• Supplied material:
________________

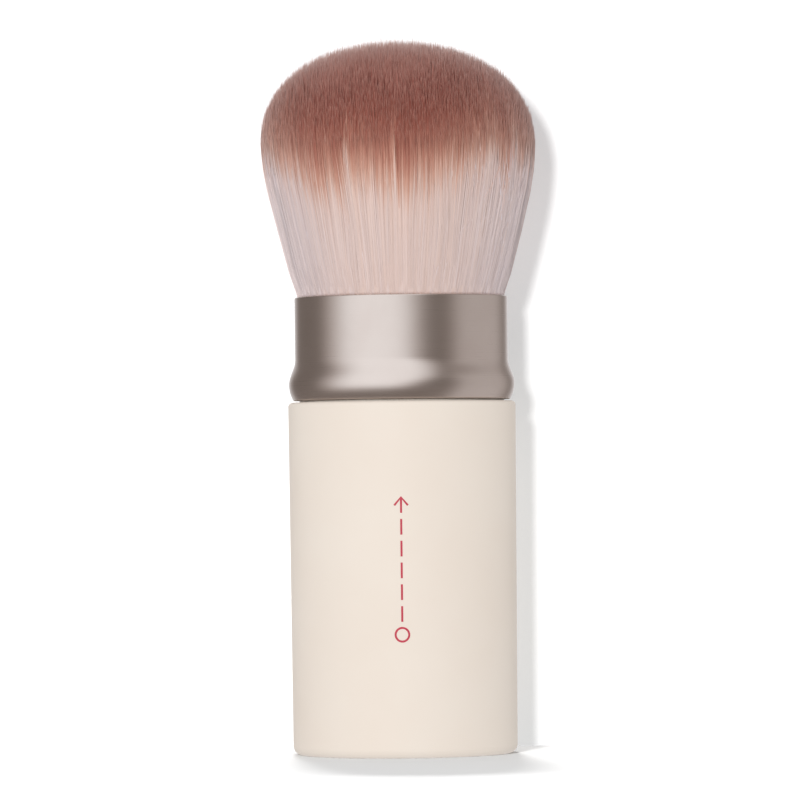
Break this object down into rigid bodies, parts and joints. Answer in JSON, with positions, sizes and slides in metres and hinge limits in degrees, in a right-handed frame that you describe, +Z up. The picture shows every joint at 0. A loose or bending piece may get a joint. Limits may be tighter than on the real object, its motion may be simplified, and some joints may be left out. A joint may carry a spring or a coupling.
{
  "type": "retractable kabuki makeup brush",
  "caption": "Short round makeup brush with a domed bristle head; its metal collar and slide tube pull up out of a smooth handle to cover the bristles.",
  "frame": {"origin": "centre of the handle's flat base", "axes": "+Z up the brush's axis, from the base to the tips of the bristles; the dome is a little higher towards -X"},
  "size_m": [0.0413, 0.0411, 0.1065],
  "materials": {
    "handle_cream": "soft-touch matte",
    "champagne_metal": "satin, spun",
    "bristle": "synthetic hair, pale at the root and rose-brown at the tip",
    "inner_plastic": "plain moulded",
    "plate_plastic": "plain moulded",
    "steel": "zinc plated",
    "ring_rubber": "matte",
    "ferrule_aluminium": "plain",
    "resin": "cast"
  },
  "bodies": {
    "handle": {"body_shell": "handle_cream", "guide_bush": "inner_plastic", "base_plate": "plate_plastic", "base_weight": "steel", "plate_screw": "steel", "stem": "inner_plastic", "glide_ring": "ring_rubber", "ferrule": "ferrule_aluminium", "resin_plug": "resin", "bristles": "bristle"},
    "sleeve": {"slide_tube": "inner_plastic", "collar_core": "inner_plastic", "collar_shell": "champagne_metal"}
  },
  "joints": [
    {"name": "sleeve_slide", "type": "slide", "parent": "handle", "child": "sleeve", "axis": [0, 0, 1], "range_m": [0, 0.0408], "deforming": ["bristles"]}
  ]
}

________________

• What you need to do: Word for word, write out the data.

• Task answer:
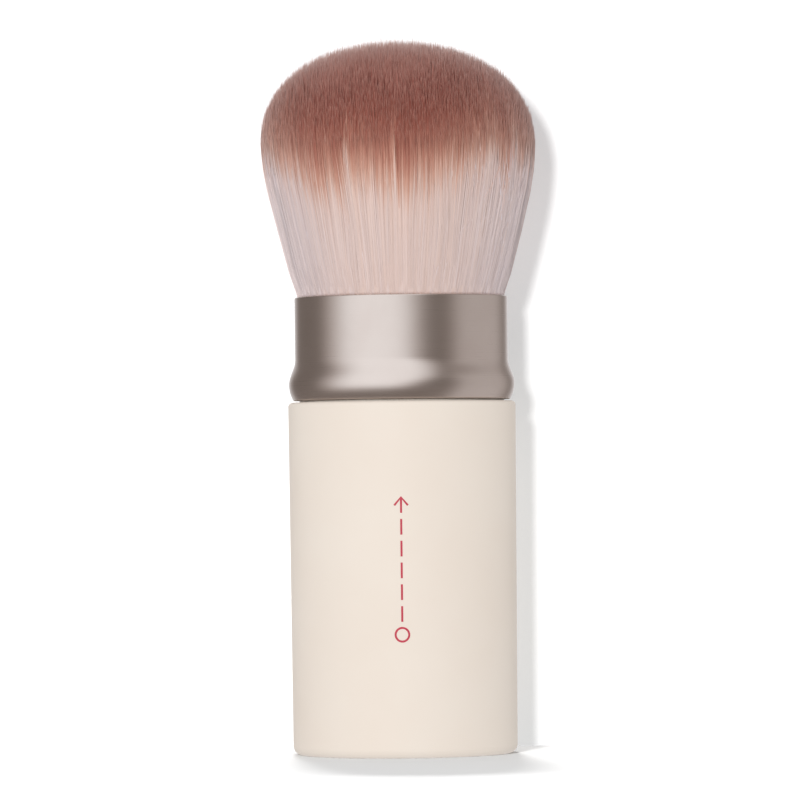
Break this object down into rigid bodies, parts and joints. Answer in JSON, with positions, sizes and slides in metres and hinge limits in degrees, in a right-handed frame that you describe, +Z up. The picture shows every joint at 0. A loose or bending piece may get a joint. Limits may be tighter than on the real object, its motion may be simplified, and some joints may be left out. A joint may carry a spring or a coupling.
{
  "type": "retractable kabuki makeup brush",
  "caption": "Short round makeup brush with a domed bristle head; its metal collar and slide tube pull up out of a smooth handle to cover the bristles.",
  "frame": {"origin": "centre of the handle's flat base", "axes": "+Z up the brush's axis, from the base to the tips of the bristles; the dome is a little higher towards -X"},
  "size_m": [0.0413, 0.0411, 0.1065],
  "materials": {
    "handle_cream": "soft-touch matte",
    "champagne_metal": "satin, spun",
    "bristle": "synthetic hair, pale at the root and rose-brown at the tip",
    "inner_plastic": "plain moulded",
    "plate_plastic": "plain moulded",
    "steel": "zinc plated",
    "ring_rubber": "matte",
    "ferrule_aluminium": "plain",
    "resin": "cast"
  },
  "bodies": {
    "handle": {"body_shell": "handle_cream", "guide_bush": "inner_plastic", "base_plate": "plate_plastic", "base_weight": "steel", "plate_screw": "steel", "stem": "inner_plastic", "glide_ring": "ring_rubber", "ferrule": "ferrule_aluminium", "resin_plug": "resin", "bristles": "bristle"},
    "sleeve": {"slide_tube": "inner_plastic", "collar_core": "inner_plastic", "collar_shell": "champagne_metal"}
  },
  "joints": [
    {"name": "sleeve_slide", "type": "slide", "parent": "handle", "child": "sleeve", "axis": [0, 0, 1], "range_m": [0, 0.0408], "deforming": ["bristles"]}
  ]
}